Não bastasse, os episódios de fugas não vêm isolados. Ordinariamente são acompanhados de rebeliões, tumultos e agressões. Como nem sempre estes eventos resultam em evasões, forçoso concluir que o número destes incidentes é ainda superior ao de escapadas.

Fica claro, consideradas todas estas circunstâncias, que as fugas e rebeliões não são a origem do problema, mas a consequência das graves violações de direitos humanos anteriormente reveladas. Como salientado no artigo original, reafirmado por 11 promotores de Justiça, e confirmado pelo idealizador e criador do Estatuto da Criança e do Adolescente, o processo socioeducativo administrado pela Fundação Casa é, no mínimo, desastrado[8].

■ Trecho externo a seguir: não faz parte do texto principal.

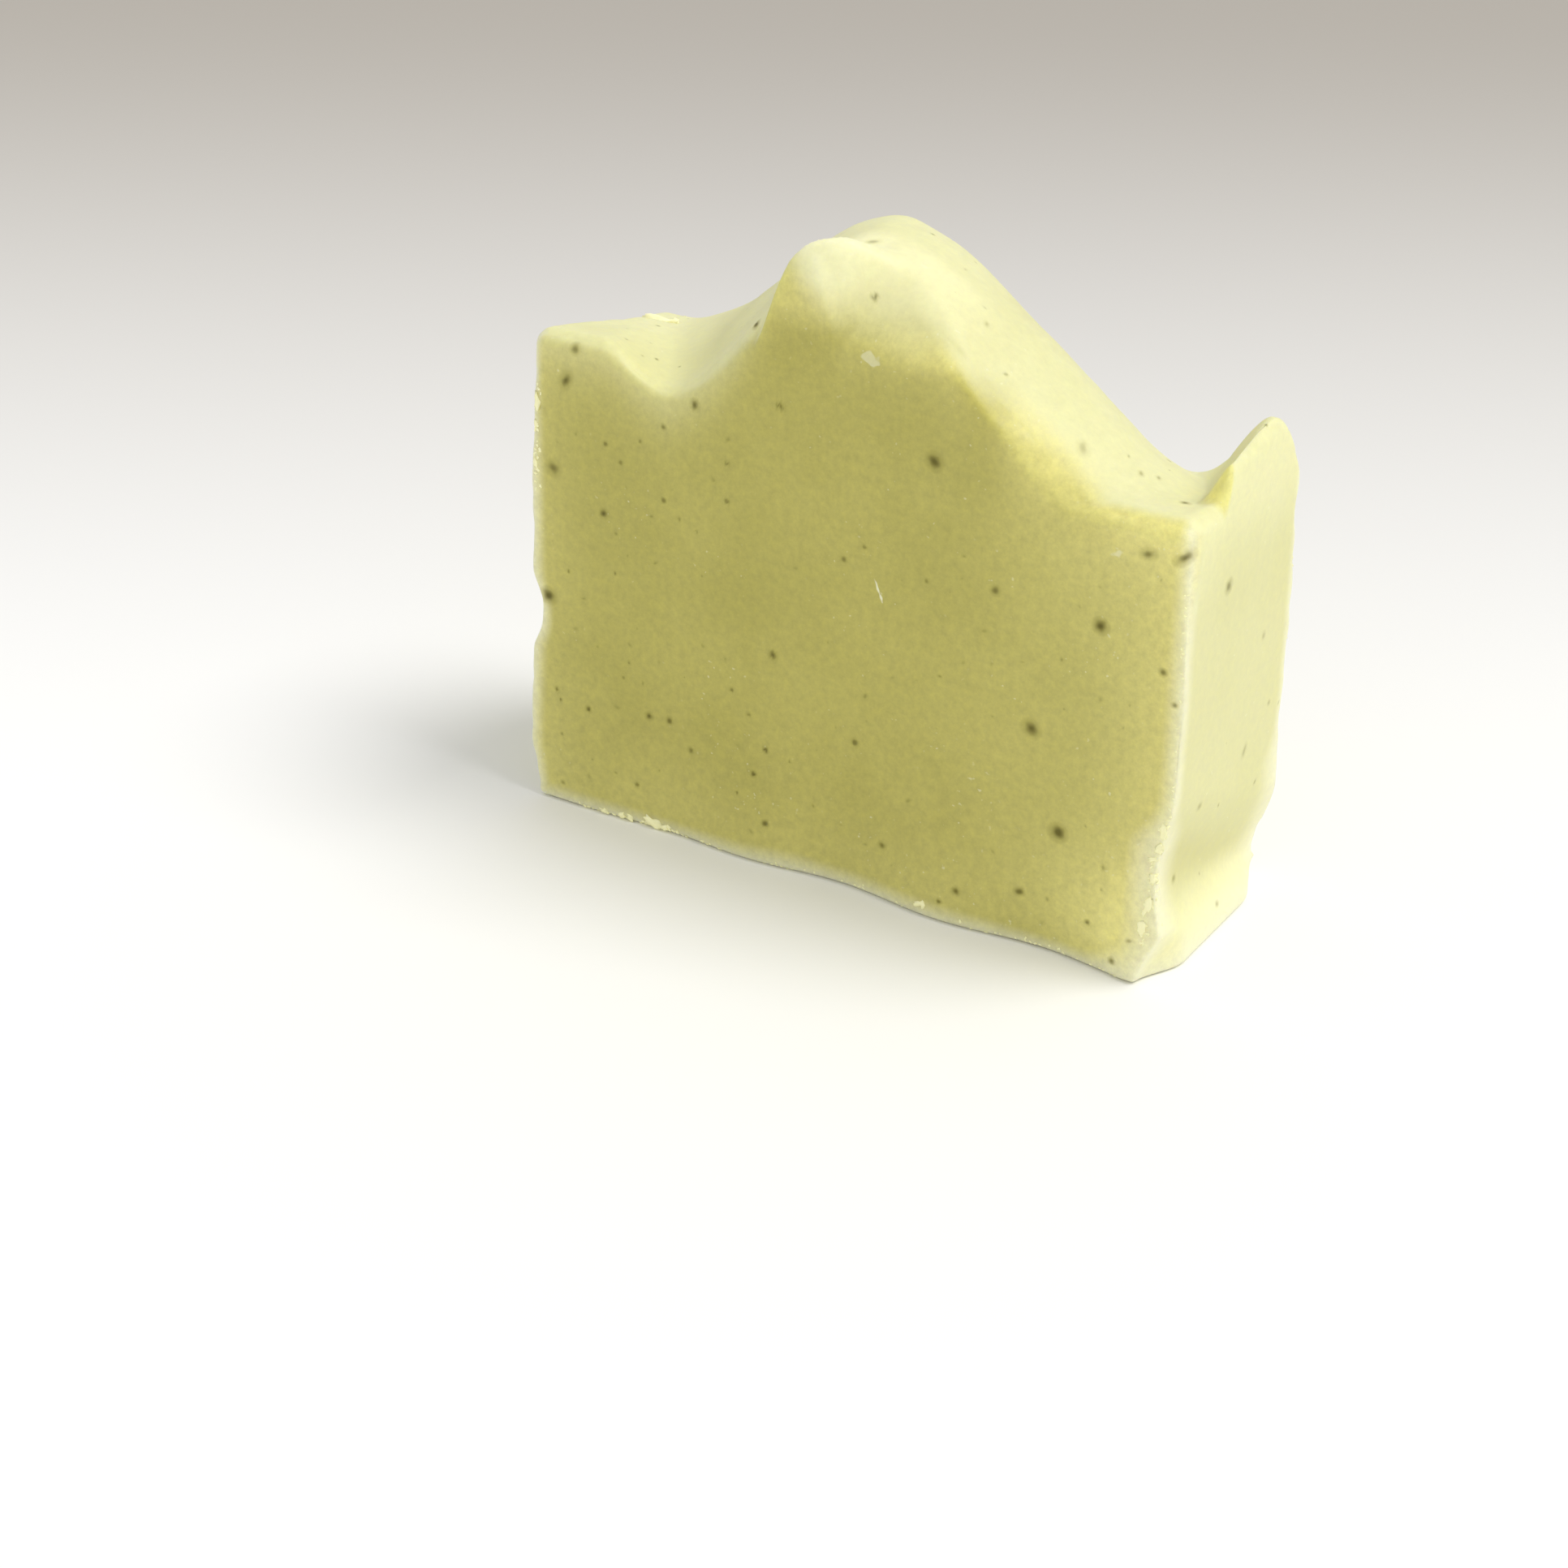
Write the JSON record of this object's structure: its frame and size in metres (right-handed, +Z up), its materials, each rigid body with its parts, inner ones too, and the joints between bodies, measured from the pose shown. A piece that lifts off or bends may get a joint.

Trata-se de uma tragédia, previsível, prevista e anunciada pelo Ministério Público desde a ação civil pública proposta em agosto de 2014[9], e que almeja resolver o problema da superlotação, das unidades de internação e semiliberdade em desacordo com a lei, e as infrações a direitos fundamentais rotineiramente identificadas dos adolescentes, seus familiares, servidores da fundação estatal e de toda a sociedade.

As soluções, como há muito apontado, exigem a reavaliação das políticas públicas relacionadas aos jovens e adolescentes em conflito com a lei, e a consequente gestão da Fundação Casa, braço do estado de São Paulo responsável pelos autores dos mais graves atos infracionais. Dentre as medidas a serem adotadas será preciso terminar, vez por todas, com o problema da superlotação, e garantir um processo socioeducativo satisfatório pelo tempo necessário à reeducação dos adolescentes, que apresente à sociedade resultados eficientes e proporcionais ao expressivo investimento feito pelos cofres públicos, com estrito respeito aos direitos destes jovens e à legislação vigente.

 


[9] Autos número 1073999-72.2014.8.26.0100, em curso na Vara da Infância e da Juventude do Foro Central da Capital.